* Begin Dataset excerpt *
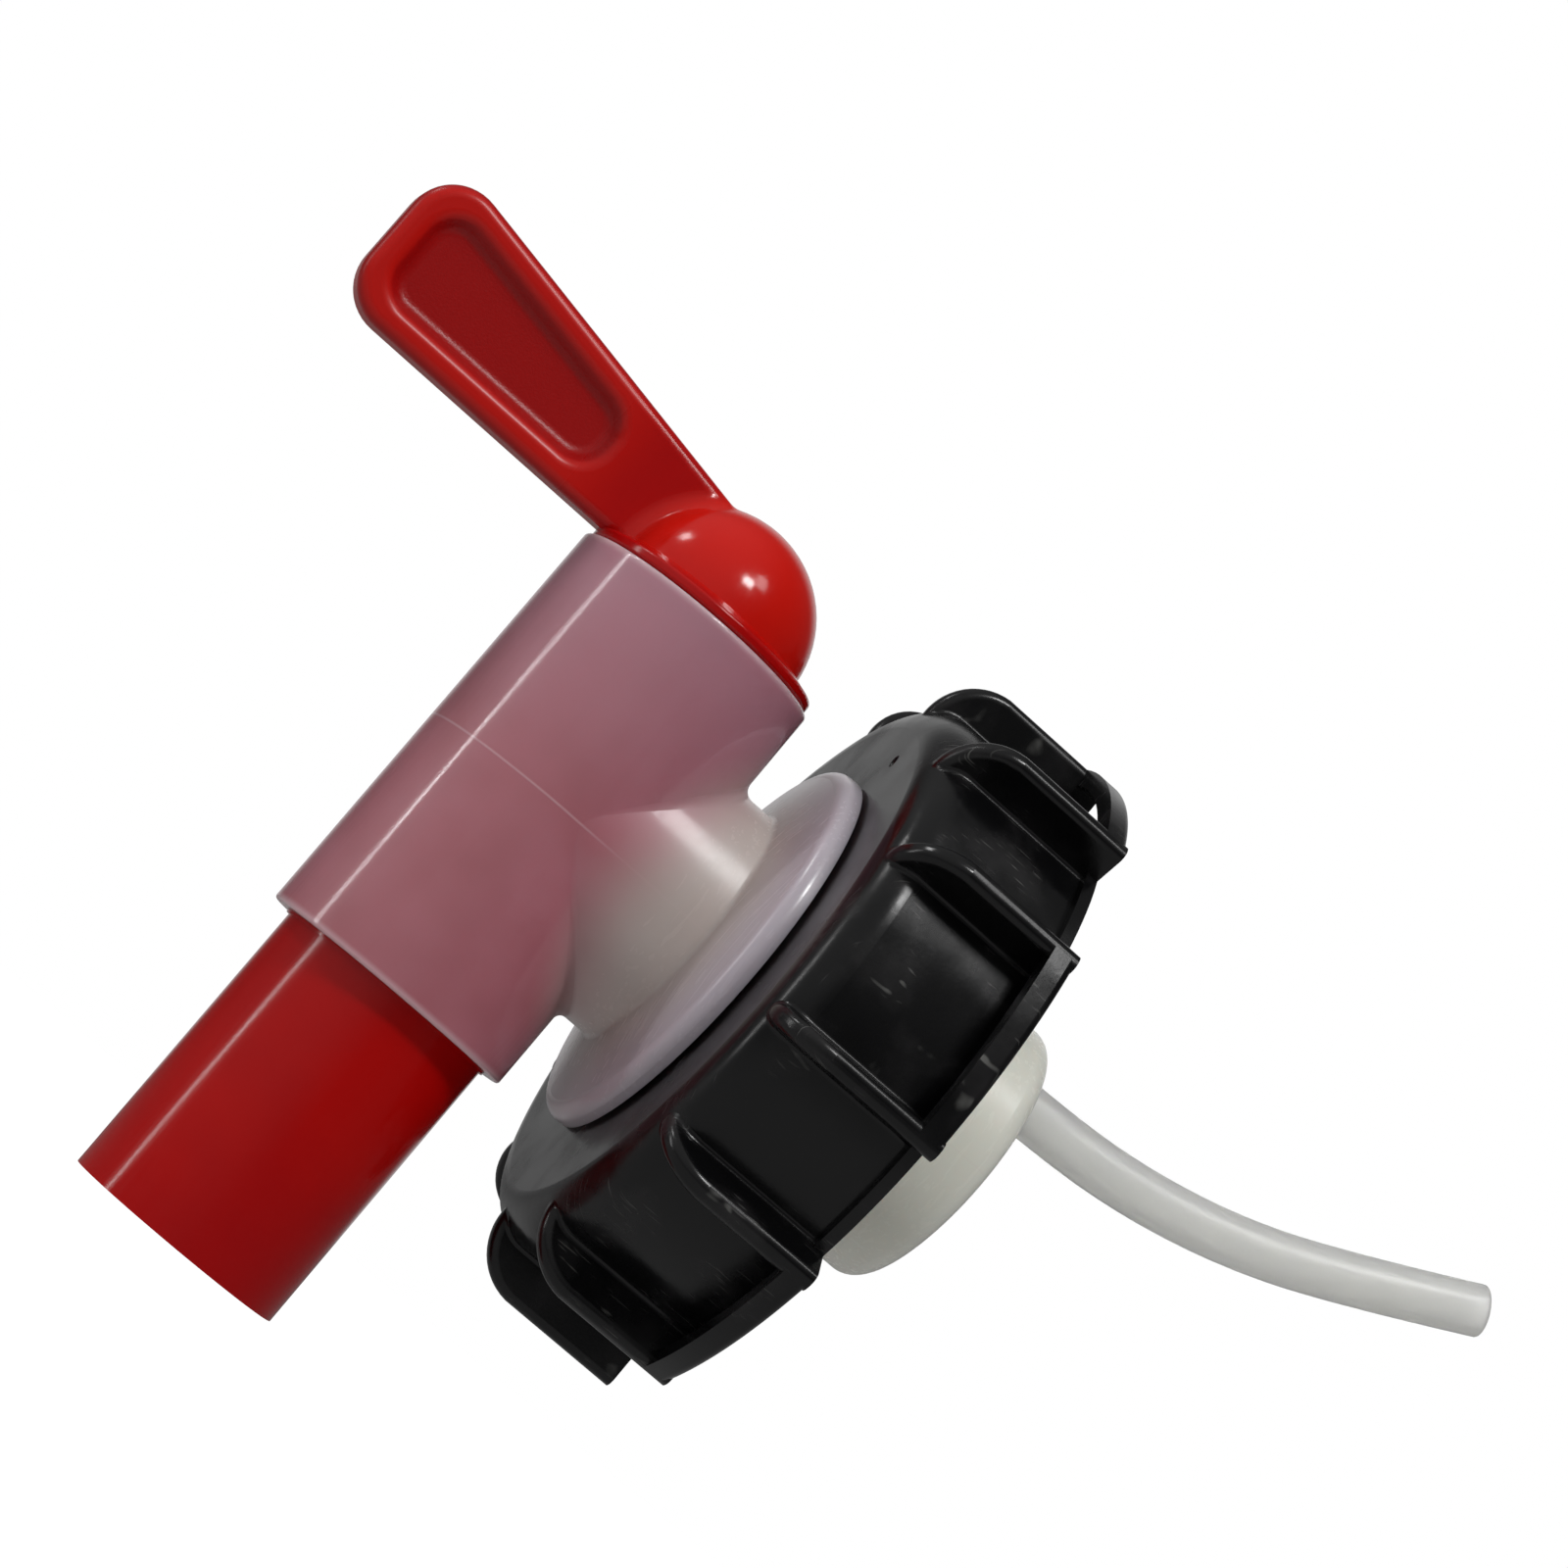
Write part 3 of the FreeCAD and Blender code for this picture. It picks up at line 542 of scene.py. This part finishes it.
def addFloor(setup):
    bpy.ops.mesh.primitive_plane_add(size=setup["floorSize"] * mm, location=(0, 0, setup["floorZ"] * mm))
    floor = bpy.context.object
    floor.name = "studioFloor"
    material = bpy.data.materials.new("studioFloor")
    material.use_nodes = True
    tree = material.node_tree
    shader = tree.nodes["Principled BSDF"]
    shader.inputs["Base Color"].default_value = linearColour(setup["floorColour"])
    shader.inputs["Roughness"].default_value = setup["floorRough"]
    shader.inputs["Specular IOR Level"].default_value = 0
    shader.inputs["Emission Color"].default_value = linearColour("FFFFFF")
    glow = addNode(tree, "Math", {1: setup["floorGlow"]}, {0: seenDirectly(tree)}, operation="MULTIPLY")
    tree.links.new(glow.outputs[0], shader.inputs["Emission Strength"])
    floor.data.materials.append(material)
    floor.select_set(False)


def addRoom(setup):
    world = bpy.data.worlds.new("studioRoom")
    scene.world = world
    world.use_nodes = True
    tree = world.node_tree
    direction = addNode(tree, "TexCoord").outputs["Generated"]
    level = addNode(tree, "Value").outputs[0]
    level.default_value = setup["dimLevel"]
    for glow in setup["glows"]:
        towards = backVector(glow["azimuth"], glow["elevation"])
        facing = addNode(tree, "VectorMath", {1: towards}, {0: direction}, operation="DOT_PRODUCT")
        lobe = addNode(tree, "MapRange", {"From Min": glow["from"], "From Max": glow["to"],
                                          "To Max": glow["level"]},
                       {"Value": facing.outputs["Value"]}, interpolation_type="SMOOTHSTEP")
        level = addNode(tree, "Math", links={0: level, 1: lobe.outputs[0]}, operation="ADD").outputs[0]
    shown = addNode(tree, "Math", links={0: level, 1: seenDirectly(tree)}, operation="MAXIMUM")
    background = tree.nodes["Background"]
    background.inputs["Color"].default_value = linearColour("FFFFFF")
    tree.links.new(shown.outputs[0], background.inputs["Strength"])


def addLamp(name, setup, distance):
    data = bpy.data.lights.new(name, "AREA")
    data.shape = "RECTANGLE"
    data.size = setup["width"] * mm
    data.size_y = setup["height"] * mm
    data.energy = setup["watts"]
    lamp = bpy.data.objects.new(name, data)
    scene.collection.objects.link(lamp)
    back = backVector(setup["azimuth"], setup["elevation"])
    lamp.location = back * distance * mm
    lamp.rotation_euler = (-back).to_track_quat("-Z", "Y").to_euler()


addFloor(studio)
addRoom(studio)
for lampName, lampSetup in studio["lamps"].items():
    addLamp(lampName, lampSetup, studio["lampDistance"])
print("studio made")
* End Dataset excerpt *
Each line from the start of the listing above through the line containing "floor.select_set(False)" should be copied exactly, please, with no other lines added.

> _Written reply_
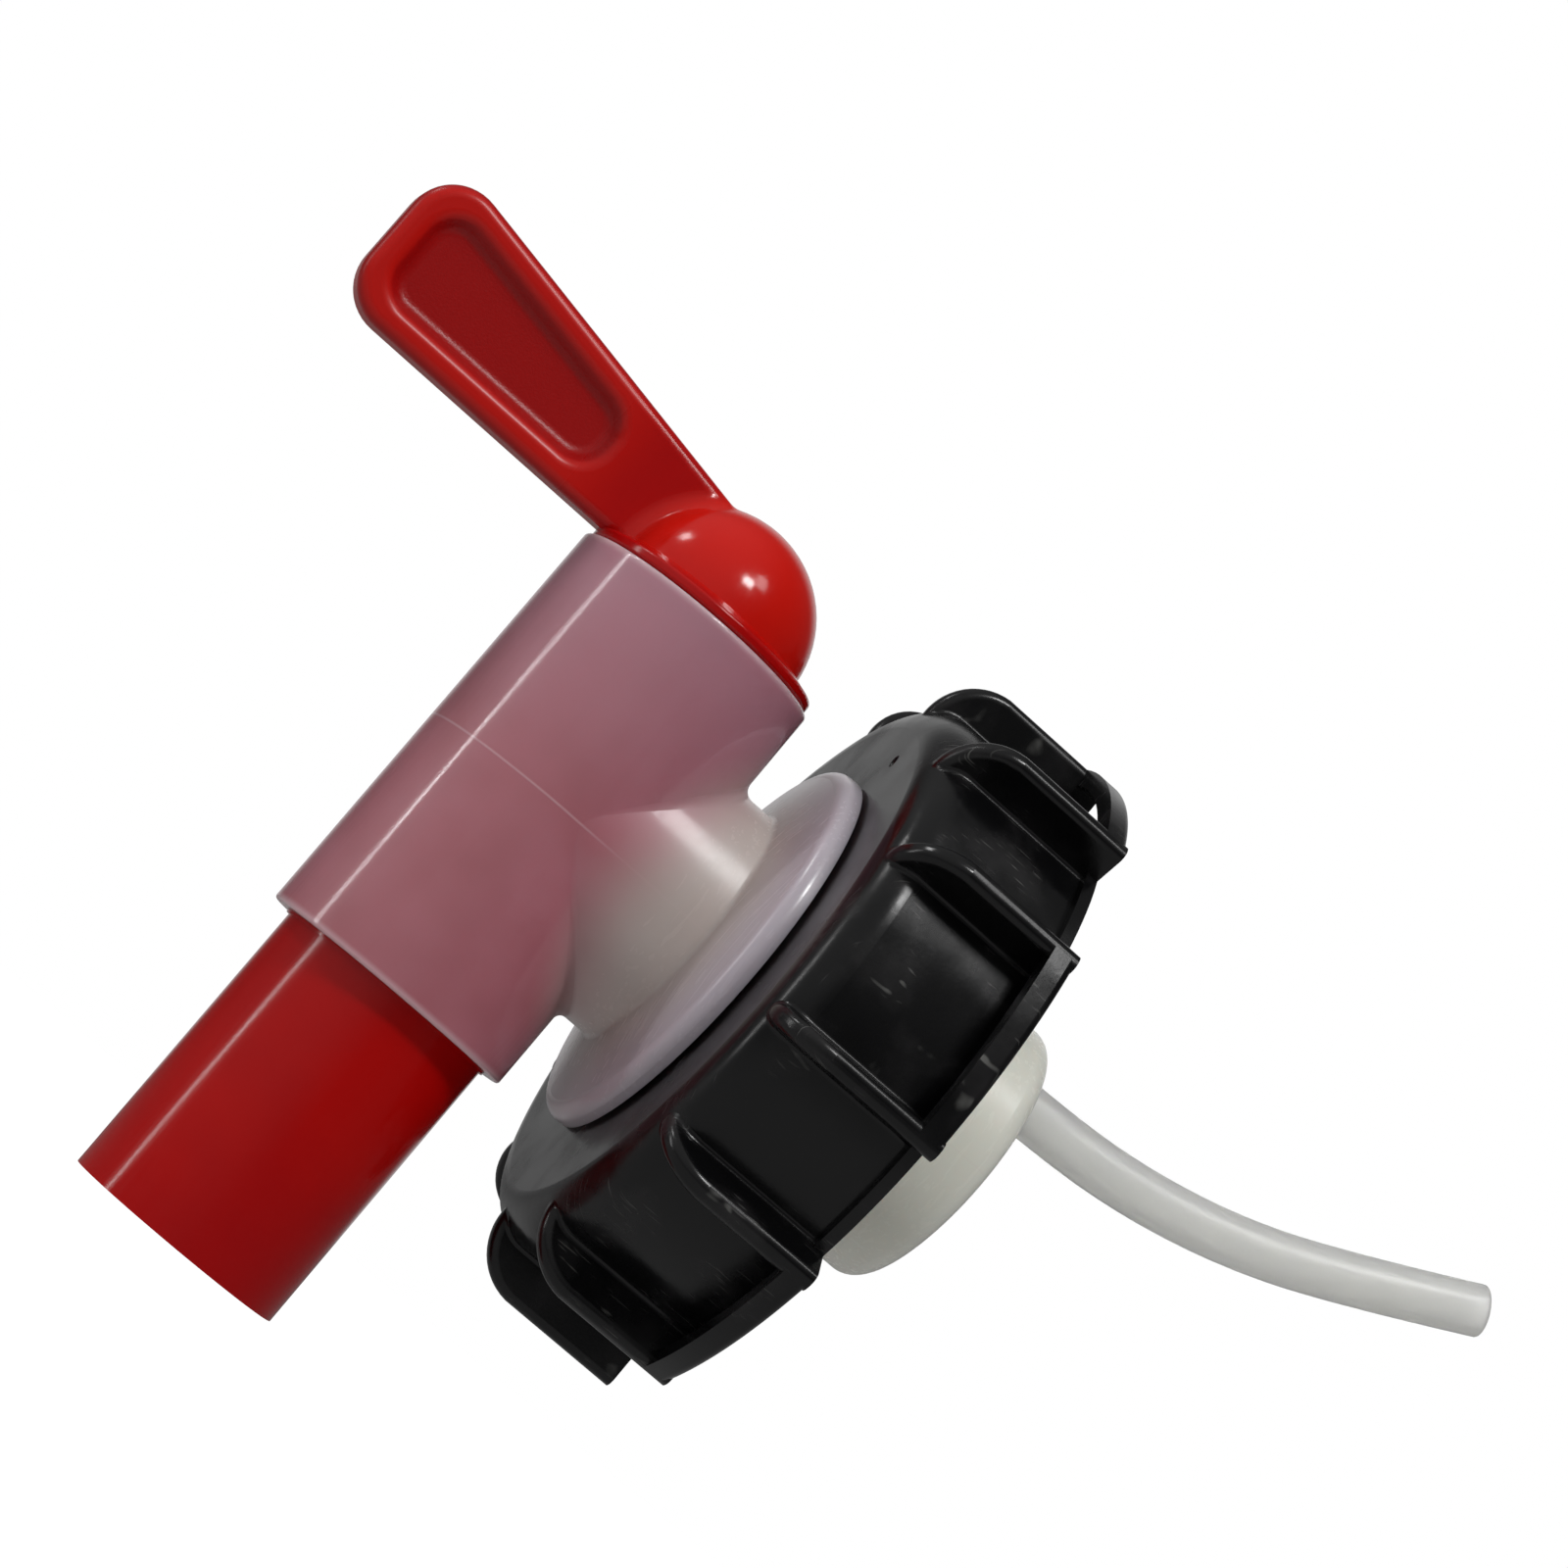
Write part 3 of the FreeCAD and Blender code for this picture. It picks up at line 542 of scene.py. This part finishes it.
def addFloor(setup):
    bpy.ops.mesh.primitive_plane_add(size=setup["floorSize"] * mm, location=(0, 0, setup["floorZ"] * mm))
    floor = bpy.context.object
    floor.name = "studioFloor"
    material = bpy.data.materials.new("studioFloor")
    material.use_nodes = True
    tree = material.node_tree
    shader = tree.nodes["Principled BSDF"]
    shader.inputs["Base Color"].default_value = linearColour(setup["floorColour"])
    shader.inputs["Roughness"].default_value = setup["floorRough"]
    shader.inputs["Specular IOR Level"].default_value = 0
    shader.inputs["Emission Color"].default_value = linearColour("FFFFFF")
    glow = addNode(tree, "Math", {1: setup["floorGlow"]}, {0: seenDirectly(tree)}, operation="MULTIPLY")
    tree.links.new(glow.outputs[0], shader.inputs["Emission Strength"])
    floor.data.materials.append(material)
    floor.select_set(False)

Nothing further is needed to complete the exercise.